WHAT THE EXERCISE ASKS: Copy out each line featuring the string "bodies" from the entries beneath.

JSON records of objects:

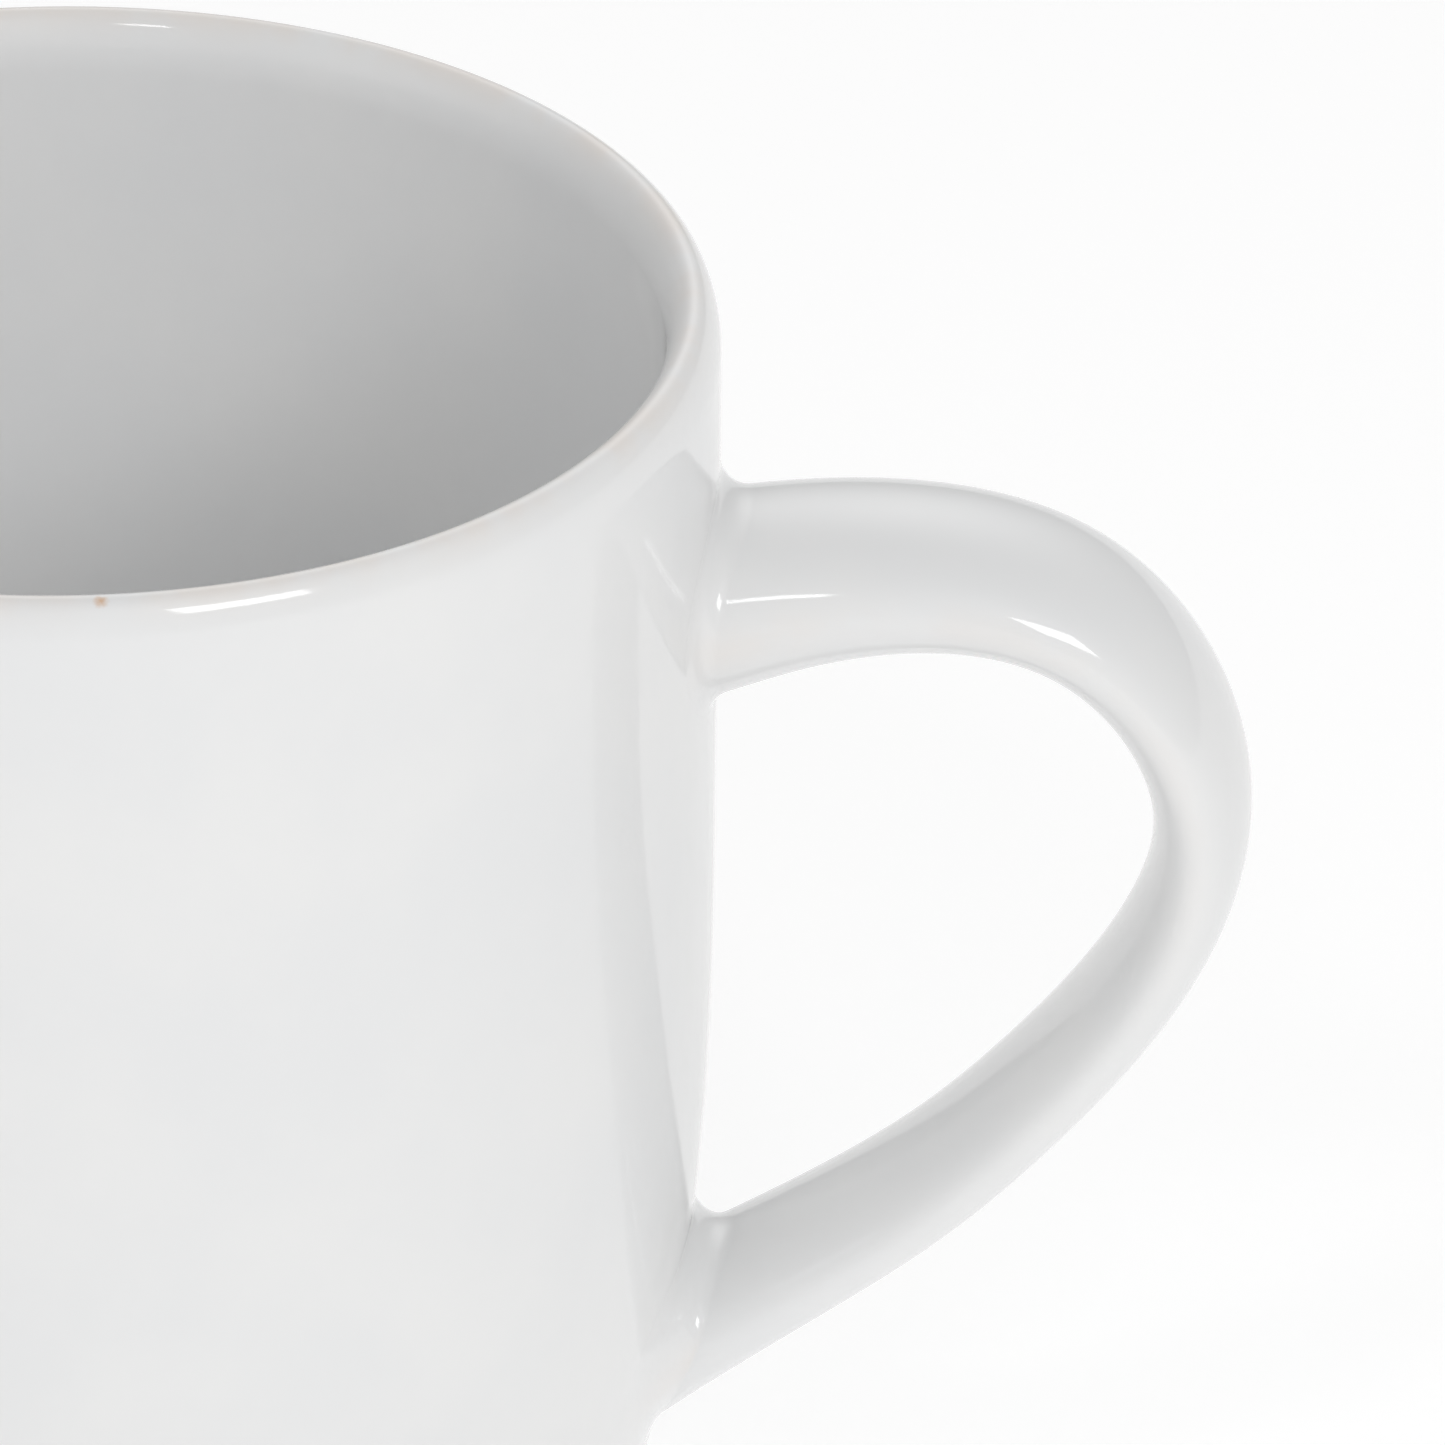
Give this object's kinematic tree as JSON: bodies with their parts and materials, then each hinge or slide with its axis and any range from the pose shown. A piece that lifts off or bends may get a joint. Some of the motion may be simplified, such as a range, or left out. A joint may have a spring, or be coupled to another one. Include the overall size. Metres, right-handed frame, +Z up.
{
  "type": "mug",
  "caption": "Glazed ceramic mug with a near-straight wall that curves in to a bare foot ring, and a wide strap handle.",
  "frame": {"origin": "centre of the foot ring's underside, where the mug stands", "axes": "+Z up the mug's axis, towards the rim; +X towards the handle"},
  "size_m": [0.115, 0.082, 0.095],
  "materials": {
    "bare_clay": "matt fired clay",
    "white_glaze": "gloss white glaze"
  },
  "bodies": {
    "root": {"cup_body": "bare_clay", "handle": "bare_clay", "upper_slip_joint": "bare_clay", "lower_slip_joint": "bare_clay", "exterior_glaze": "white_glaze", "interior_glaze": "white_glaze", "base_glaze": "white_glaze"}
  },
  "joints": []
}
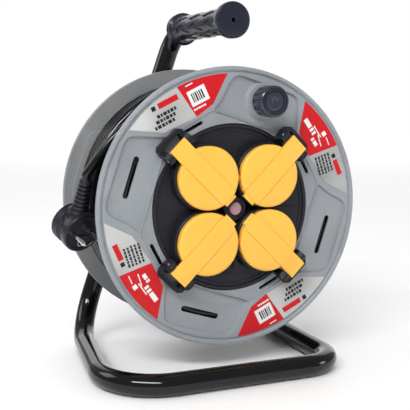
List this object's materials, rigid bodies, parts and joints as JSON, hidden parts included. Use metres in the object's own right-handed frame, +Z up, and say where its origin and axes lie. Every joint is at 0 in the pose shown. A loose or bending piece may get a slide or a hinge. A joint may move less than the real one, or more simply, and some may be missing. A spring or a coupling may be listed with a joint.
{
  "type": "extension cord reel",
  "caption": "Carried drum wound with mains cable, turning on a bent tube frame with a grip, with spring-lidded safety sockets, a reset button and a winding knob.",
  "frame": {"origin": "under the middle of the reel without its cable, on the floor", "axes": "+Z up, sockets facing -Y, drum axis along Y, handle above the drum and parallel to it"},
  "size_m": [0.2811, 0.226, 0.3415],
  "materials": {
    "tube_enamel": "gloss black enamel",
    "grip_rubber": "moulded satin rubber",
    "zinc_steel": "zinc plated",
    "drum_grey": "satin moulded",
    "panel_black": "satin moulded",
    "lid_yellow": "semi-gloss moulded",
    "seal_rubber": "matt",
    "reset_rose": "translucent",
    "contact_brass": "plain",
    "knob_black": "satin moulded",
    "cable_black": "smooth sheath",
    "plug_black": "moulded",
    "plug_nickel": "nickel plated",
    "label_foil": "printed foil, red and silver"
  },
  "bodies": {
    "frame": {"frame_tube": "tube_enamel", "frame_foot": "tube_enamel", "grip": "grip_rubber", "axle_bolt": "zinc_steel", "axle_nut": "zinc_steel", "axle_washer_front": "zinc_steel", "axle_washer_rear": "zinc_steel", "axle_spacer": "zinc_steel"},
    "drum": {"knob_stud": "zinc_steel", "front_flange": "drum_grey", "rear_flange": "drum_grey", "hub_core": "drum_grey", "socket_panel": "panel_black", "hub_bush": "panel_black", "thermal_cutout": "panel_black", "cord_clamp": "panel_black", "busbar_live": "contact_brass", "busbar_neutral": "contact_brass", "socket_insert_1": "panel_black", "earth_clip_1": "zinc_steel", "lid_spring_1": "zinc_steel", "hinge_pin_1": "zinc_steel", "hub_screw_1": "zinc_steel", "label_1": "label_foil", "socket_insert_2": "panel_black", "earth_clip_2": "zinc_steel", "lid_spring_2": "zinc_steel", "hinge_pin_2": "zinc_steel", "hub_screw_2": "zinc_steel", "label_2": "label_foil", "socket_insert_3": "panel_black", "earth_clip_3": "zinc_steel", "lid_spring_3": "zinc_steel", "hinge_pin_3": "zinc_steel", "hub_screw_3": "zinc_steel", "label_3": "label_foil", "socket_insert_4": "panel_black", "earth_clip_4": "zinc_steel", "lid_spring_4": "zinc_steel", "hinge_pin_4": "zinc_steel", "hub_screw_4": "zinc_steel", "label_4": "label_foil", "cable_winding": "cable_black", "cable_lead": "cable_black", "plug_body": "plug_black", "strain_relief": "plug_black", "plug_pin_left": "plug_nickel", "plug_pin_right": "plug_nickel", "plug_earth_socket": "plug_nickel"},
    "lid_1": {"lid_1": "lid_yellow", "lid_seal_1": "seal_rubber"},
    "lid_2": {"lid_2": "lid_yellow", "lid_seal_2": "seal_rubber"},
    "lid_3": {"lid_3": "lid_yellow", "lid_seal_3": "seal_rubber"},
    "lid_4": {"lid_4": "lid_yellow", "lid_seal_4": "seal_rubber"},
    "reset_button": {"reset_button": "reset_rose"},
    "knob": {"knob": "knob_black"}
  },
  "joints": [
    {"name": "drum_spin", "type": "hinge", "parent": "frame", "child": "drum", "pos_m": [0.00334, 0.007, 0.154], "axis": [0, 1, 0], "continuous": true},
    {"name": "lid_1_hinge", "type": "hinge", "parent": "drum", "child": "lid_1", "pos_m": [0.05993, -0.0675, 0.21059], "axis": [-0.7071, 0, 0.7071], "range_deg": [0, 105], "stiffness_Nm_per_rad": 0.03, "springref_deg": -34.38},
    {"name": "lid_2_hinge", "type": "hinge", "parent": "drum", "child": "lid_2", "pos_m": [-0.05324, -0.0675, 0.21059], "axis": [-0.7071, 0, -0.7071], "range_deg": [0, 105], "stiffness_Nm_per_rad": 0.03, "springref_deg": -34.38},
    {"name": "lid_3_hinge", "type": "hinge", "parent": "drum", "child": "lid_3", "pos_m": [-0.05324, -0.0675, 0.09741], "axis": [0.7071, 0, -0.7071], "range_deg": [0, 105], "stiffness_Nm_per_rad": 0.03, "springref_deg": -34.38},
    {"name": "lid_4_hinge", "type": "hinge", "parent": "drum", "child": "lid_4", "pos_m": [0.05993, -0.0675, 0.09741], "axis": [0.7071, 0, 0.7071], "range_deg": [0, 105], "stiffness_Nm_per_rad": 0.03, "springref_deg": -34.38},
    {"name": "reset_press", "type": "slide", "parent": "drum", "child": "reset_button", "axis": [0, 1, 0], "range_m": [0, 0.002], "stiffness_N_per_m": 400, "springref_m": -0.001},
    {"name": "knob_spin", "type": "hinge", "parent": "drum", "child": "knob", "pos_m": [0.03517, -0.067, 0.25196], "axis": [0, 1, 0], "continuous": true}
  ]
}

FINAL ANSWER:
Give this object's kinematic tree as JSON: bodies with their parts and materials, then each hinge or slide with its axis and any range from the pose shown. A piece that lifts off or bends may get a joint. Some of the motion may be simplified, such as a range, or left out. A joint may have a spring, or be coupled to another one. Include the overall size. Metres, right-handed frame, +Z up.
  "bodies": {
List this object's materials, rigid bodies, parts and joints as JSON, hidden parts included. Use metres in the object's own right-handed frame, +Z up, and say where its origin and axes lie. Every joint is at 0 in the pose shown. A loose or bending piece may get a slide or a hinge. A joint may move less than the real one, or more simply, and some may be missing. A spring or a coupling may be listed with a joint.
  "bodies": {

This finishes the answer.